Faced with surging COVID-19 cases, the Los Angeles City Council moved Wednesday to ramp up enforcement of requirements that people wear masks in public to reduce the spread of the coronavirus.
The council approved a motion instructing certain city departments to prioritize issuing citations during normal duties to people not wearing masks.
Leaders also approved a request for the city attorney to draft an ordinance that, if approved, would set fines and penalties for refusing to wear a mask inside a public place when asked to do so by management or while invading someone’s personal space.
Councilman Paul Koretz introduced the citation motion in an online meeting, citing soaring numbers of deaths and infections.
“Southern California and Los Angeles are now the epicenters of the virus nationally, and entirely out of control,” Koretz said, adding that it was his understanding there has only been modest enforcement of the mask mandate by police and two city departments. “But given our current situation, we need to tackle this situation with renewed vigilance.”
Koretz said the building and safety and street services departments should give citations for violations they see during their regular duties and acknowledged that it would probably not be done in response to complaints.

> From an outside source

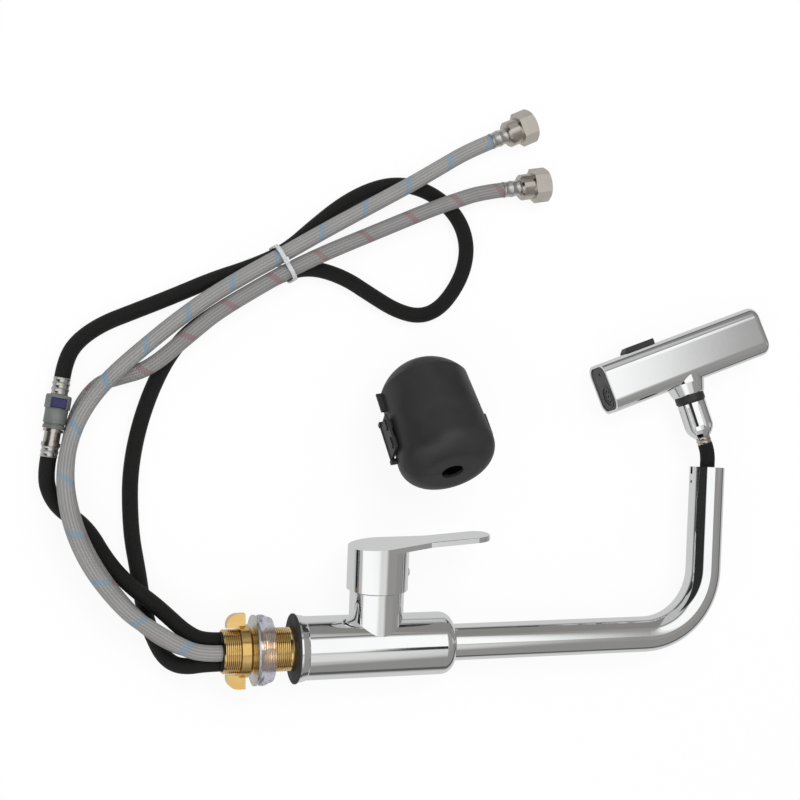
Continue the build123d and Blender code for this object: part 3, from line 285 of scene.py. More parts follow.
def makeHoseFinish(name, look):
    # Braided hose: strand colours, darker threads, channels and gaps, paler rows and marked strands
    material, tree, shader = newMaterial(name)
    weave = addNode(tree, "ShaderNodeGroup", {"node_tree": braid}, {
        "Strands": look["strands"],
        "Pitch": look["pitch"],
        "Threads": look["threads"],
        "Hand": look["hand"],
    })
    wear = addNode(tree, "ShaderNodeGroup", {"node_tree": handling}, {"Smudge Scale": look["smudgeScale"]})
    colour = mixColour(tree, wear.outputs["Smudge"], look["shade"], look["base"])
    for output, strength, shade in (
        ("Thread", "threadShade", "gap"),
        ("Lengthwise", "rows", "pale"),
        ("Channel", "channels", "gap"),
        ("Tracer", "tracer", "mark"),
    ):
        amount = calc(tree, "MULTIPLY", weave.outputs[output], look[strength])
        colour = mixColour(tree, amount, colour, look[shade])
    colour = mixColour(tree, calc(tree, "POWER", weave.outputs["Gap"], look["gapEdge"]), colour, look["gap"])
    tree.links.new(colour, shader.inputs["Base Color"])
    rough = mapRange(tree, wear.outputs["Smudge"], (0, 1), look["roughLow"], look["roughHigh"])
    tree.links.new(rough, shader.inputs["Roughness"])
    reliefValues = {"Strength": look["bump"], "Distance": braidRelief["depth"]}
    relief = addNode(tree, "ShaderNodeBump", values=reliefValues)
    thread, height = weave.outputs["Thread"], weave.outputs["Height"]
    threadRelief = calc(tree, "MULTIPLY_ADD", thread, braidRelief["threads"], height)
    tree.links.new(threadRelief, relief.inputs["Height"])
    tree.links.new(relief.outputs[0], shader.inputs["Normal"])
    shader.inputs["Specular IOR Level"].default_value = look["gleam"]
    return material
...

For example, park rangers who come across unmasked basketball players or a building inspector who encounters unmasked construction workers might issue citations, according to Alison Simard, Koretz’s communications director.
The departments will be required to report back in 30 days on how many citations have been issued and any problems.
Councilman Mike Bonin introduced the request for an ordinance specifying penalties for refusing to wear a mask after opponents of face coverings recently went into a mall and confronted employees and shoppers.
Bonin said he was focusing on maskless protesters who are “getting into people’s faces and deliberately using the fact that they are not wearing a mask as an act of aggression.”
There was no immediate indication of how soon the city attorney’s office would write up the ordinance. It would go back to the council for debate and a vote on whether to approve it.
Bonin, who noted he is not interested in penalizing someone who simply doesn’t wear a mask while walking from a parking lot to a supermarket, voted against the motion to have city departments prioritize citations.
“One, I don’t know that we have the resources to do that, and two, I believe it creates a basis for a whole new phenomenon of pretextual stops that is sort of open for all sorts of abuses,” he said.